Self-Satisfaction

Today during dinner, my husband, son, and I sat, eating an array of leftovers that consisted of rice, spaghetti, carrots, pan-fried tilapia, eggs, teriyaki chicken, and salad. We sat, said our prayers, and began chatting about our day. Mid-way through the meal, the conversation went something like this:

“I don’t like salad,” my son says.

“That’s okay,” I reply.  “I like it. Do you know what I like about it?”

My son shakes his head.

“The colors.” And he proceeds to name the colors in my salad with me.

Daddy chimes in and says, “Carrots are good for you, baby. They give you super vision, like Superman.”

“I don’t want to be Superman,” my son says.

“Then how about Spiderman? Spiderman eats salad to make him strong.”

My son shakes his head. “I don’t want to be Spiderman.”

“Then, who do you want to be?” I ask.

“No one,” he replies. “I just want to be Lukas.”
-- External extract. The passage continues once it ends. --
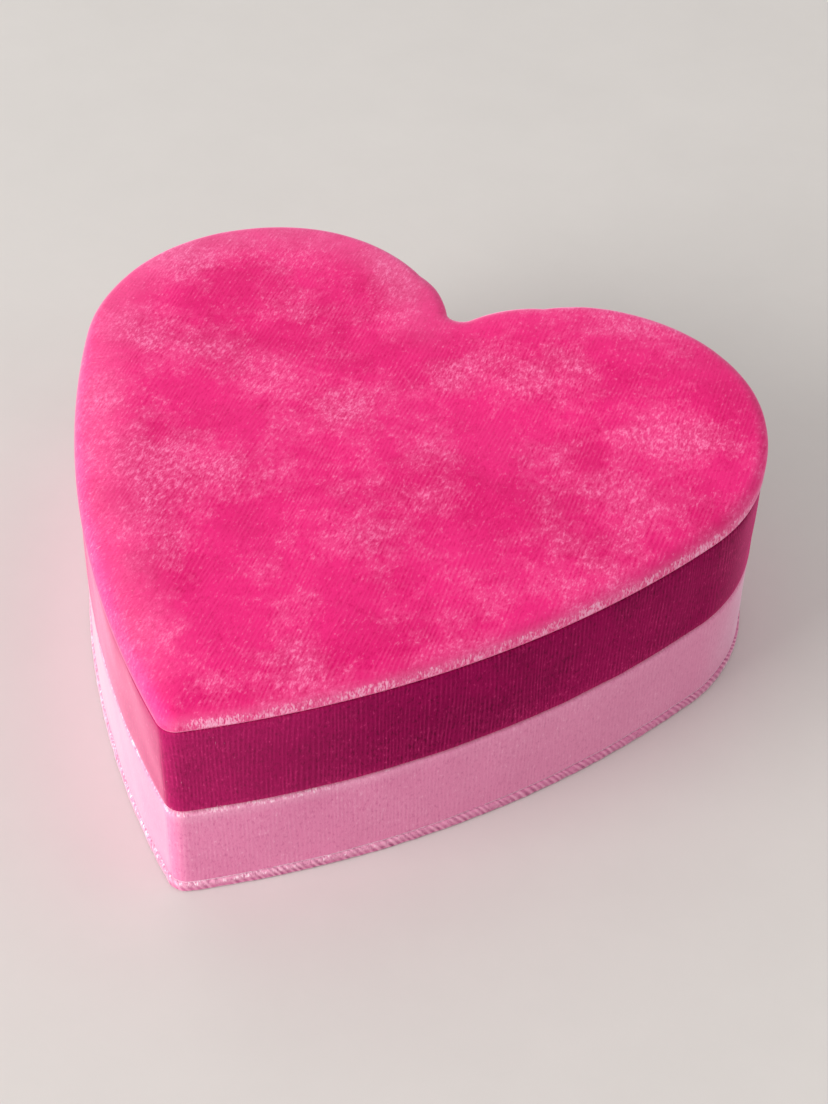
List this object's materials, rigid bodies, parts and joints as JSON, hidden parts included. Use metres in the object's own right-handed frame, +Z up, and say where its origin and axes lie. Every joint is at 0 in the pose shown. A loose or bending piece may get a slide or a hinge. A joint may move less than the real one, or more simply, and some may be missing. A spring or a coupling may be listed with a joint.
{
  "type": "heart-shaped trinket box",
  "caption": "Heart-shaped trinket box of velvet-wrapped board: a pale pink tray with an inner collar and a hot pink lift-off lid with a padded top.",
  "frame": {"origin": "middle of the shut box's footprint, on the table", "axes": "+Z up along the lid's lift, +X across the two lobes, the point of the heart at -Y"},
  "size_m": [0.1512, 0.1456, 0.051],
  "materials": {
    "velvet_hot_pink": "crushed velvet with a fine rib",
    "velvet_pale_pink": "velvet with a fine rib",
    "velvet_tray": "short-pile velvet",
    "satin_pink": "satin",
    "greyboard": "matte",
    "foam": "open-cell foam",
    "wadding": "soft wadding"
  },
  "bodies": {
    "base": {"base_plate_board": "greyboard", "base_plate_velvet": "velvet_pale_pink", "base_wall_board": "greyboard", "base_wall_velvet": "velvet_pale_pink", "collar_board": "greyboard", "collar_lining": "satin_pink", "floor_pad_card": "greyboard", "floor_pad_foam": "foam", "floor_pad_cover": "velvet_tray"},
    "lid": {"lid_wall_board": "greyboard", "lid_wall_velvet": "velvet_hot_pink", "lid_wall_lining": "satin_pink", "lid_top_board": "greyboard", "lid_top_padding": "wadding", "lid_top_velvet": "velvet_hot_pink", "lid_ceiling_card": "greyboard", "lid_ceiling_lining": "velvet_tray"}
  },
  "joints": [
    {"name": "lid_lift", "type": "slide", "parent": "base", "child": "lid", "axis": [0, 0, 1], "range_m": [0, 0.08]}
  ]
}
My husband and I were caught off guard by the innocent, yet profound statement uttered by my almost-four-year-old.

We spend our lives looking up to and wanting to be others. We look up to role models, and work our behinds off so we can achieve the sliver of fame or recognition or status that we want, because we want to be like someone else. We want money because we want to be like those who are well off. We want those shoes because they’re the latest fashion and all the “cool people” have those shoes – and we want to be one of those “cool people.” We want that car because it says something about a status that we may or may not have. (And by the way, the “we” refers to us as humans, the general population, you, me, the guy in the corner, the girl at the mall. It means everyone.)

Sometimes, we believe we’re happy with who we are and, at times, we are. We like ourselves. But there are other times, and more than once, like during a mid-life crisis, when we just want to be someone else or we want what someone else has. We let ourselves be influenced by this and it clouds our judgement, our actions, our behaviors.